╔══
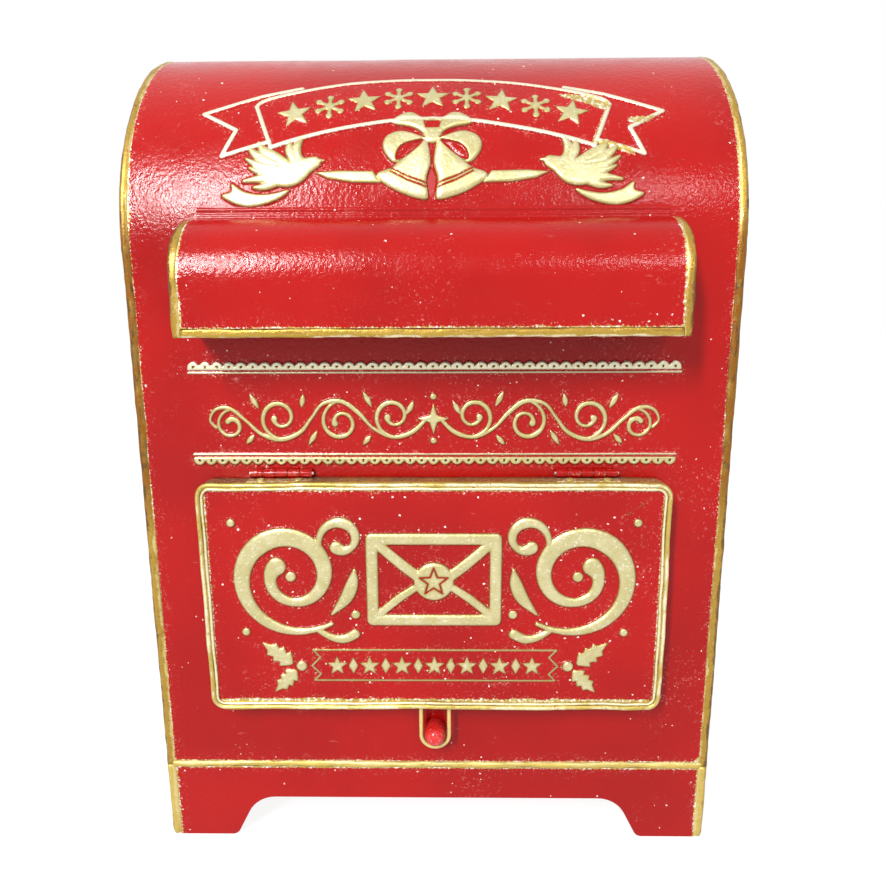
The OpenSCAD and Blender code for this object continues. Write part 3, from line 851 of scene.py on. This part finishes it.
def rolled_gold(name, light, middle, dark, spread=0.0, matte=0.0):
    """Gold brushed along a rolled edge, from light where the layer "across" is 0 to dark where it is 1.

    The layers "bronze", "wall" and "unseen" mark where it is darker and browner, speckled and left red.
    """
    n = Nodes(name)
    across = n.layer("across")
    run = n.add("ShaderNodeCombineXYZ")
    n.feed(run.inputs[0], n.times(n.layer("along"), 0.10 * MM))
    n.feed(run.inputs[1], n.times(across, 2.0 * MM))
    streak = n.noise(0.8, 4, 0.6, run.outputs[0])
    patch = n.noise(7, 4, 0.6)
    edge = n.plus(n.plus(across, n.swing(streak, 0.7)), n.swing(patch, 0.9))
    edge = n.plus(edge, n.times(n.marks(48, 2, 0.42, 0.60), 0.22))
    colour = n.mix(n.step(edge, 0.22 + spread, 0.5 + spread), light, middle)
    colour = n.cover(colour, dark, n.step(edge, 0.82 + spread, 1.08 + spread), 0.8)
    colour = n.cover(colour, dark, n.marks(1.2, 4, 0.55, 0.66, rough=0.75), 0.5)
    # Painted glints: ivory flecks that stand in for highlights on the rolled gold.
    painted_glint = n.marks(0.9, 3, 0.62, 0.70, rough=0.7, place=n.stretched(1.2, 1, 0.8))
    colour = n.cover(colour, IVORY, painted_glint, 0.55)
    wall = n.layer("wall")
    colour = n.cover(colour, RUST, n.times(wall, n.marks(1.4, 4, 0.44, 0.52, rough=0.7)), 0.5)
    colour = n.cover(colour, IVORY, n.times(wall, n.marks(0.8, 4, 0.52, 0.58, rough=0.75)), 0.9)
    brown_band = n.plus(n.times(streak, 0.6), n.times(patch, 0.4))
    brown_band = n.mix(n.step(brown_band, 0.50, 0.58), BRONZE, UMBER)
    colour = n.mix(n.times(n.layer("bronze"), n.step(patch, 0.62, 0.5, 0.55, 0.95)), colour, brown_band)
    chips = n.times(n.marks(2.2, 3, 0.66, 0.70, rough=0.6), n.marks(24, 2, 0.5, 0.62))
    colour = n.mix(chips, colour, RED)
    unseen = n.layer("unseen")
    colour = n.mix(unseen, colour, THIN_RED)
    normal = n.bump(n.noise(1.1, 3, 0.6), 0.13, n.bump(streak, 0.10))
    metallic = n.step(streak, 0.3, 0.7, 0.75 - 2 * matte, 0.5 - 2 * matte)
    metallic = n.times(metallic, n.minus(1.0, unseen))
    roughness = n.step(patch, 0.3, 0.7, 0.26 + matte, 0.42 + matte)
    return n.finish(colour, roughness, metallic, normal, specular=0.35)


def mottled_gold(name):
    """Gold paint on a small part that has no brushing direction."""
    n = Nodes(name)
    colour = n.mix(n.marks(1.6, 4, 0.35, 0.68, rough=0.65), STRAW, CHAMPAGNE)
    colour = n.mix(n.marks(0.9, 3, 0.6, 0.72), colour, UMBER)
    return n.finish(colour, 0.42, 0.35, n.bump(n.noise(0.8, 3), 0.06), specular=0.4)


def knob_coat(name):
    """Bright glossy red with a few scratches; its red is lighter than the case's as painted light."""
    n = Nodes(name)
    # Painted light: the knob's red is lighter than the case's enamel, to brighten the knob where it sits
    # below the door.
    colour = n.mix(n.marks(4, 3, 0.35, 0.65), (0.50, 0.014, 0.012), (0.40, 0.008, 0.008))
    scratch = n.marks(1.1, 5, 0.58, 0.64, rough=0.75, place=n.stretched(1, 1, 0.6))
    colour = n.cover(colour, (0.70, 0.22, 0.20), scratch, 0.6)
    return n.finish(colour, 0.2, 0.0, n.bump(n.noise(1.2, 3), 0.16), specular=0.5)


def plain_steel(name):
    n = Nodes(name)
    grain = n.noise(1.2, 4, place=n.stretched(1, 1, 8))
    colour = n.mix(n.step(grain, 0.35, 0.7), (0.42, 0.42, 0.41), (0.62, 0.62, 0.60))
    return n.finish(colour, n.step(grain, 0.3, 0.7, 0.3, 0.45), 1.0, n.bump(grain, 0.02))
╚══
Directive -> All of the data needs to be printed once more, exactly.

Exercise answer ->
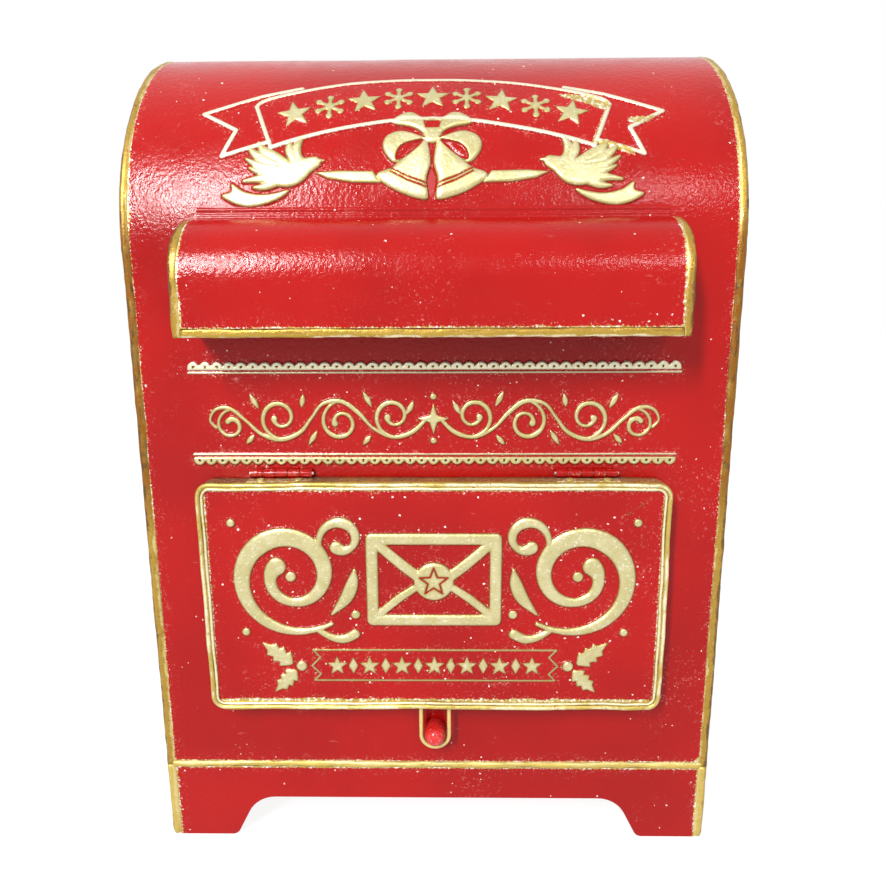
The OpenSCAD and Blender code for this object continues. Write part 3, from line 851 of scene.py on. This part finishes it.
def rolled_gold(name, light, middle, dark, spread=0.0, matte=0.0):
    """Gold brushed along a rolled edge, from light where the layer "across" is 0 to dark where it is 1.

    The layers "bronze", "wall" and "unseen" mark where it is darker and browner, speckled and left red.
    """
    n = Nodes(name)
    across = n.layer("across")
    run = n.add("ShaderNodeCombineXYZ")
    n.feed(run.inputs[0], n.times(n.layer("along"), 0.10 * MM))
    n.feed(run.inputs[1], n.times(across, 2.0 * MM))
    streak = n.noise(0.8, 4, 0.6, run.outputs[0])
    patch = n.noise(7, 4, 0.6)
    edge = n.plus(n.plus(across, n.swing(streak, 0.7)), n.swing(patch, 0.9))
    edge = n.plus(edge, n.times(n.marks(48, 2, 0.42, 0.60), 0.22))
    colour = n.mix(n.step(edge, 0.22 + spread, 0.5 + spread), light, middle)
    colour = n.cover(colour, dark, n.step(edge, 0.82 + spread, 1.08 + spread), 0.8)
    colour = n.cover(colour, dark, n.marks(1.2, 4, 0.55, 0.66, rough=0.75), 0.5)
    # Painted glints: ivory flecks that stand in for highlights on the rolled gold.
    painted_glint = n.marks(0.9, 3, 0.62, 0.70, rough=0.7, place=n.stretched(1.2, 1, 0.8))
    colour = n.cover(colour, IVORY, painted_glint, 0.55)
    wall = n.layer("wall")
    colour = n.cover(colour, RUST, n.times(wall, n.marks(1.4, 4, 0.44, 0.52, rough=0.7)), 0.5)
    colour = n.cover(colour, IVORY, n.times(wall, n.marks(0.8, 4, 0.52, 0.58, rough=0.75)), 0.9)
    brown_band = n.plus(n.times(streak, 0.6), n.times(patch, 0.4))
    brown_band = n.mix(n.step(brown_band, 0.50, 0.58), BRONZE, UMBER)
    colour = n.mix(n.times(n.layer("bronze"), n.step(patch, 0.62, 0.5, 0.55, 0.95)), colour, brown_band)
    chips = n.times(n.marks(2.2, 3, 0.66, 0.70, rough=0.6), n.marks(24, 2, 0.5, 0.62))
    colour = n.mix(chips, colour, RED)
    unseen = n.layer("unseen")
    colour = n.mix(unseen, colour, THIN_RED)
    normal = n.bump(n.noise(1.1, 3, 0.6), 0.13, n.bump(streak, 0.10))
    metallic = n.step(streak, 0.3, 0.7, 0.75 - 2 * matte, 0.5 - 2 * matte)
    metallic = n.times(metallic, n.minus(1.0, unseen))
    roughness = n.step(patch, 0.3, 0.7, 0.26 + matte, 0.42 + matte)
    return n.finish(colour, roughness, metallic, normal, specular=0.35)


def mottled_gold(name):
    """Gold paint on a small part that has no brushing direction."""
    n = Nodes(name)
    colour = n.mix(n.marks(1.6, 4, 0.35, 0.68, rough=0.65), STRAW, CHAMPAGNE)
    colour = n.mix(n.marks(0.9, 3, 0.6, 0.72), colour, UMBER)
    return n.finish(colour, 0.42, 0.35, n.bump(n.noise(0.8, 3), 0.06), specular=0.4)


def knob_coat(name):
    """Bright glossy red with a few scratches; its red is lighter than the case's as painted light."""
    n = Nodes(name)
    # Painted light: the knob's red is lighter than the case's enamel, to brighten the knob where it sits
    # below the door.
    colour = n.mix(n.marks(4, 3, 0.35, 0.65), (0.50, 0.014, 0.012), (0.40, 0.008, 0.008))
    scratch = n.marks(1.1, 5, 0.58, 0.64, rough=0.75, place=n.stretched(1, 1, 0.6))
    colour = n.cover(colour, (0.70, 0.22, 0.20), scratch, 0.6)
    return n.finish(colour, 0.2, 0.0, n.bump(n.noise(1.2, 3), 0.16), specular=0.5)


def plain_steel(name):
    n = Nodes(name)
    grain = n.noise(1.2, 4, place=n.stretched(1, 1, 8))
    colour = n.mix(n.step(grain, 0.35, 0.7), (0.42, 0.42, 0.41), (0.62, 0.62, 0.60))
    return n.finish(colour, n.step(grain, 0.3, 0.7, 0.3, 0.45), 1.0, n.bump(grain, 0.02))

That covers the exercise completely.